Soviel zum konkreten Beispiel der ideologischen Verwendung dieser Erklärungsansätze. Vielleicht ein paar Worte zu meiner meiner persönlichen Meinung: Ich glaube, wir sind sehr viel variabler und offener als der festgezurrte Begriff der sexuellen Identität nahelegt. Zweifeilos speist diese sich aus allen vier genannten Ansätzen.

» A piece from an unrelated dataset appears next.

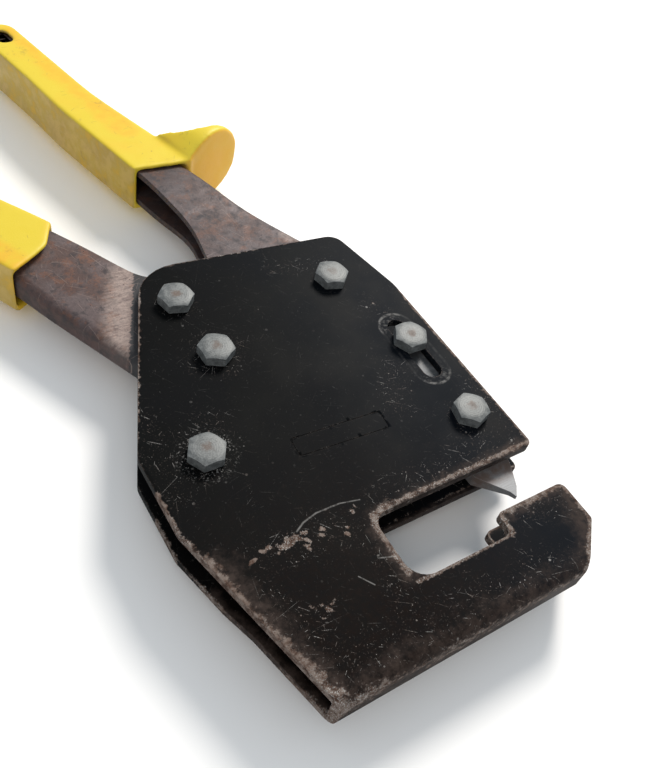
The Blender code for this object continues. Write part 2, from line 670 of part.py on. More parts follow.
def build_sleeve(name, line, front, guard=None):
    """A closed vinyl sleeve with soft edges, hollow from its front end, over the channel."""
    start = 1
    extra = GAP + SLEEVE_WALL
    half = CHANNEL_HALF + extra
    lip = line.edge(False, extra, start, SLEEVE_TIP_WALL)
    web = line.edge(True, extra, start, SLEEVE_TIP_WALL)
    run_up = line.along(start) * -20 * MM
    corners = [(*(web[0] + run_up), 0), (*(lip[0] + run_up), 0), *smoothed(lip[:-1]), (*lip[-1], 7 * MM),
               (*web[-1], 7 * MM), *smoothed(web[:-1])[::-1]]
    if line.web_side < 0:
        corners = corners[::-1]
    sleeve = outline_solid(name, rounded_outline(corners, 60), -half, half, YELLOW_VINYL)
    edges = sleeve.modifiers.new("soft_edges", "BEVEL")
    edges.width = SLEEVE_EDGE_R
    edges.segments = 3
    edges.limit_method = "ANGLE"
    edges.angle_limit = math.radians(50)
    edge = [line.local(start, ahead * MM, share, extra) for ahead, share in front]
    ahead_of_it = [line.local(start, -40 * MM, share, extra) for _, share in (front[-1], front[0])]
    outline = [(*edge[0], 0), *[(*p, 5 * MM) for p in edge[1:-1]], (*edge[-1], 0)]
    outline += [(*p, 0) for p in ahead_of_it]
    trim = outline_solid(name + "_front_cutter", rounded_outline(outline, 60), -Z_FAR, Z_FAR,
                         collection=CUTTERS)
    cut(sleeve, trim)
    if guard:
        boolean(sleeve, guard, "UNION")
    room = CHANNEL_HALF + GAP
    hollow_lip = line.edge(False, GAP, start, GAP)
    hollow_web = line.edge(True, GAP, start, GAP)
    near_lip = line.edge(False, GAP)[0]
    near_web = line.edge(True, GAP)[0]
    hollow = [(*near_web, 0), (*near_lip, 0), *smoothed(hollow_lip[:-1]), (*hollow_lip[-1], 3 * MM),
              (*hollow_web[-1], 3 * MM), *smoothed(hollow_web[:-1])[::-1]]
    cut(sleeve, outline_solid(name + "_hollow_cutter", rounded_outline(hollow, 60), -room, room,
                              collection=CUTTERS))
    return cut(sleeve, hang_hole(name + "_hang_hole", line, 0))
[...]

Aber es wird da sicher die wildesten Mischungsverhältnisse und Möglichkeiten geben: Den genetischen Schwulen, der glücklich mit einer Frau verheiratet ist und KInder hat. (Wer wären wir, ihm zu sagen, er kann so nicht glücklich sein?) Den Macho, der eine wilde und schöne Nacht mit seinem besten Kumpel erlebt. Oder die heterosexuelle Frau, die enttäuscht von der Männerwelt ihr Glück mit anderen Frauen versucht. Mag es alles geben und warum sollten wir hinterfragen, wieso das so ist. Wenn es sich richtig anfühlt, können einem die Gründe den Buckel runterrutschen.
Ich muss auch noch lernen, mich von diesen Ansätzen und ihren ideologischen Implikationen zu befreien. Man sollte sich als Homo nicht unter Rechtfertigungszwang setzen. Und eine aufgeklärte Gesellschaft sollte dies ebensowenig tun. So entstehen nur unangebrachte Zweifel wie: Vielleicht kann ich mich noch umentscheiden? (Aber warum sollte ich das tun, wenn es sich jetzt gerade in diesem Moment richtig anfühlt, diesem Typen in der Straßenbahn auf den Arsch zu glotzen.) Oder Schuldzuweisungen wie: Hätten mir die Eltern bloß mehr Jungsspielsachen gekauft! Also entweder liegt es an mir oder der Gesellschaft, aber ich habe nicht das Gefühl, dass wir einen Stand der Aufklärung erreicht haben, der es uns erlaubt, ohne Hintergedanken und Umpolungsfantasien über diese Ansätze zu sprechen...
Fazit: Als Individuum steht es uns frei, das zu machen, was uns beliebt - aus welchen Gründen auch immer. Der
schwule Sexualwissenschaftler Martin Dannecker zur Frage, worin die Gefahr der (hier von mir gerade praktizierten) ewigen Reflexion der seuxellen Differenz liegt: "Dass man sich seine Identität immer erklären muss, bis hin zu der großen Frage, die sich viele immer noch stellen: warum sie denn homosexuell geworden sind. Meistens wird dann dazu die Theorie bemüht. Aber ich bin der Meinung, dass man zu dieser Frage sowieso nichts sagen kann, die Frage müssen sich auch andere nicht stellen."